Exercise task ▸ Reproduce each line exactly.

==== Given information ====

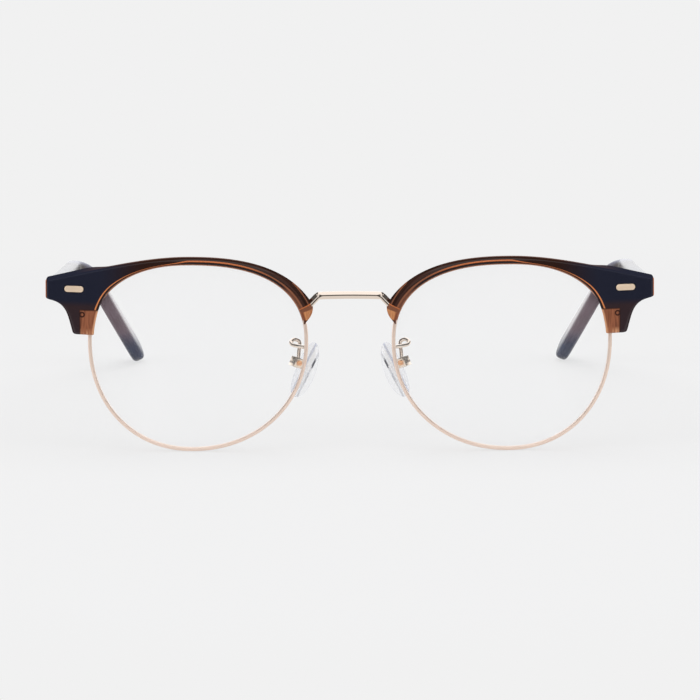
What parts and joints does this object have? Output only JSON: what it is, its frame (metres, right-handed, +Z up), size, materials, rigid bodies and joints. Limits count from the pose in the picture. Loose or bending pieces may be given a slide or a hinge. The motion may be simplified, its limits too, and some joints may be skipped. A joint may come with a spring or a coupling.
{
  "type": "browline glasses",
  "caption": "Browline glasses with dark acetate brows and temples on thin rose-gold metal rims, standing open on the rims and temple tips.",
  "frame": {"origin": "on the surface that it stands on, in the middle of the whole object, in the mirror plane", "axes": "+X along the front towards the wearer's left, -Y the way that the front looks, +Z up"},
  "size_m": [0.1414, 0.1372, 0.0446],
  "materials": {
    "acetate": "polished acetate",
    "gold_metal": "polished rose gold",
    "screw_metal": "turned",
    "core_metal": "drawn wire",
    "lens": "clear",
    "pad_clear": "clear"
  },
  "bodies": {
    "front": {"bridge": "gold_metal", "brow_left": "acetate", "rim_left": "gold_metal", "lens_left": "lens", "rim_lock_left": "gold_metal", "rim_screw_left": "screw_metal", "brow_screw_left": "screw_metal", "rivet_plate_left": "gold_metal", "front_hinge_left": "gold_metal", "hinge_screw_left": "screw_metal", "pad_arm_left": "gold_metal", "pad_box_left": "gold_metal", "pad_screw_left": "screw_metal", "brow_right": "acetate", "rim_right": "gold_metal", "lens_right": "lens", "rim_lock_right": "gold_metal", "rim_screw_right": "screw_metal", "brow_screw_right": "screw_metal", "rivet_plate_right": "gold_metal", "front_hinge_right": "gold_metal", "hinge_screw_right": "screw_metal", "pad_arm_right": "gold_metal", "pad_box_right": "gold_metal", "pad_screw_right": "screw_metal"},
    "temple_arm_left": {"temple_left": "acetate", "core_wire_left": "core_metal", "temple_hinge_left": "gold_metal"},
    "nose_rest_left": {"nose_pad_left": "pad_clear", "pad_insert_left": "gold_metal"},
    "temple_arm_right": {"temple_right": "acetate", "core_wire_right": "core_metal", "temple_hinge_right": "gold_metal"},
    "nose_rest_right": {"nose_pad_right": "pad_clear", "pad_insert_right": "gold_metal"}
  },
  "joints": [
    {"name": "temple_left_fold", "type": "hinge", "parent": "front", "child": "temple_arm_left", "pos_m": [0.064, -0.05451, 0.03678], "axis": [0, 0, 1], "range_deg": [0, 90]},
    {"name": "nose_pad_left_rock", "type": "hinge", "parent": "front", "child": "nose_rest_left", "pos_m": [0.0123, -0.06044, 0.01957], "axis": [0.5299, 0.848, 0], "range_deg": [-10, 10]},
    {"name": "temple_right_fold", "type": "hinge", "parent": "front", "child": "temple_arm_right", "pos_m": [-0.064, -0.05451, 0.03678], "axis": [0, 0, -1], "range_deg": [0, 83]},
    {"name": "nose_pad_right_rock", "type": "hinge", "parent": "front", "child": "nose_rest_right", "pos_m": [-0.0123, -0.06044, 0.01957], "axis": [-0.5299, 0.848, 0], "range_deg": [-10, 10]}
  ]
}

====

Exercise result ▸
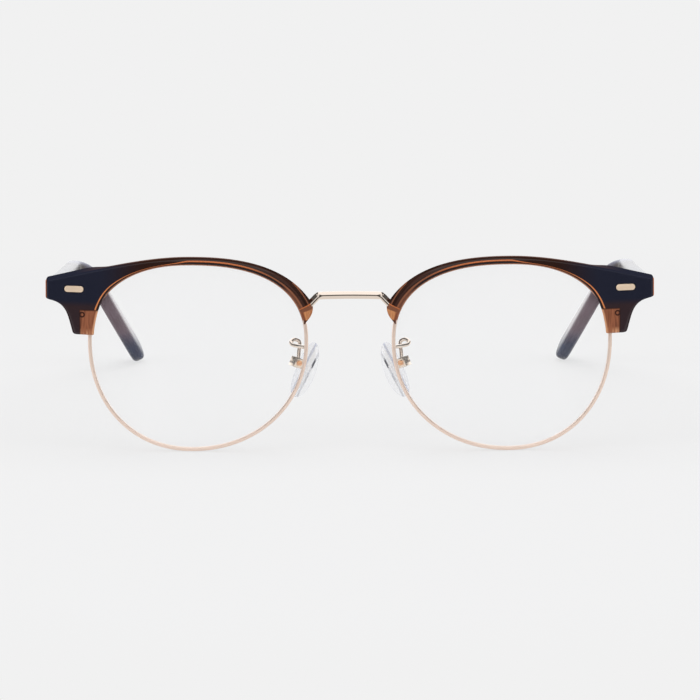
What parts and joints does this object have? Output only JSON: what it is, its frame (metres, right-handed, +Z up), size, materials, rigid bodies and joints. Limits count from the pose in the picture. Loose or bending pieces may be given a slide or a hinge. The motion may be simplified, its limits too, and some joints may be skipped. A joint may come with a spring or a coupling.
{
  "type": "browline glasses",
  "caption": "Browline glasses with dark acetate brows and temples on thin rose-gold metal rims, standing open on the rims and temple tips.",
  "frame": {"origin": "on the surface that it stands on, in the middle of the whole object, in the mirror plane", "axes": "+X along the front towards the wearer's left, -Y the way that the front looks, +Z up"},
  "size_m": [0.1414, 0.1372, 0.0446],
  "materials": {
    "acetate": "polished acetate",
    "gold_metal": "polished rose gold",
    "screw_metal": "turned",
    "core_metal": "drawn wire",
    "lens": "clear",
    "pad_clear": "clear"
  },
  "bodies": {
    "front": {"bridge": "gold_metal", "brow_left": "acetate", "rim_left": "gold_metal", "lens_left": "lens", "rim_lock_left": "gold_metal", "rim_screw_left": "screw_metal", "brow_screw_left": "screw_metal", "rivet_plate_left": "gold_metal", "front_hinge_left": "gold_metal", "hinge_screw_left": "screw_metal", "pad_arm_left": "gold_metal", "pad_box_left": "gold_metal", "pad_screw_left": "screw_metal", "brow_right": "acetate", "rim_right": "gold_metal", "lens_right": "lens", "rim_lock_right": "gold_metal", "rim_screw_right": "screw_metal", "brow_screw_right": "screw_metal", "rivet_plate_right": "gold_metal", "front_hinge_right": "gold_metal", "hinge_screw_right": "screw_metal", "pad_arm_right": "gold_metal", "pad_box_right": "gold_metal", "pad_screw_right": "screw_metal"},
    "temple_arm_left": {"temple_left": "acetate", "core_wire_left": "core_metal", "temple_hinge_left": "gold_metal"},
    "nose_rest_left": {"nose_pad_left": "pad_clear", "pad_insert_left": "gold_metal"},
    "temple_arm_right": {"temple_right": "acetate", "core_wire_right": "core_metal", "temple_hinge_right": "gold_metal"},
    "nose_rest_right": {"nose_pad_right": "pad_clear", "pad_insert_right": "gold_metal"}
  },
  "joints": [
    {"name": "temple_left_fold", "type": "hinge", "parent": "front", "child": "temple_arm_left", "pos_m": [0.064, -0.05451, 0.03678], "axis": [0, 0, 1], "range_deg": [0, 90]},
    {"name": "nose_pad_left_rock", "type": "hinge", "parent": "front", "child": "nose_rest_left", "pos_m": [0.0123, -0.06044, 0.01957], "axis": [0.5299, 0.848, 0], "range_deg": [-10, 10]},
    {"name": "temple_right_fold", "type": "hinge", "parent": "front", "child": "temple_arm_right", "pos_m": [-0.064, -0.05451, 0.03678], "axis": [0, 0, -1], "range_deg": [0, 83]},
    {"name": "nose_pad_right_rock", "type": "hinge", "parent": "front", "child": "nose_rest_right", "pos_m": [-0.0123, -0.06044, 0.01957], "axis": [-0.5299, 0.848, 0], "range_deg": [-10, 10]}
  ]
}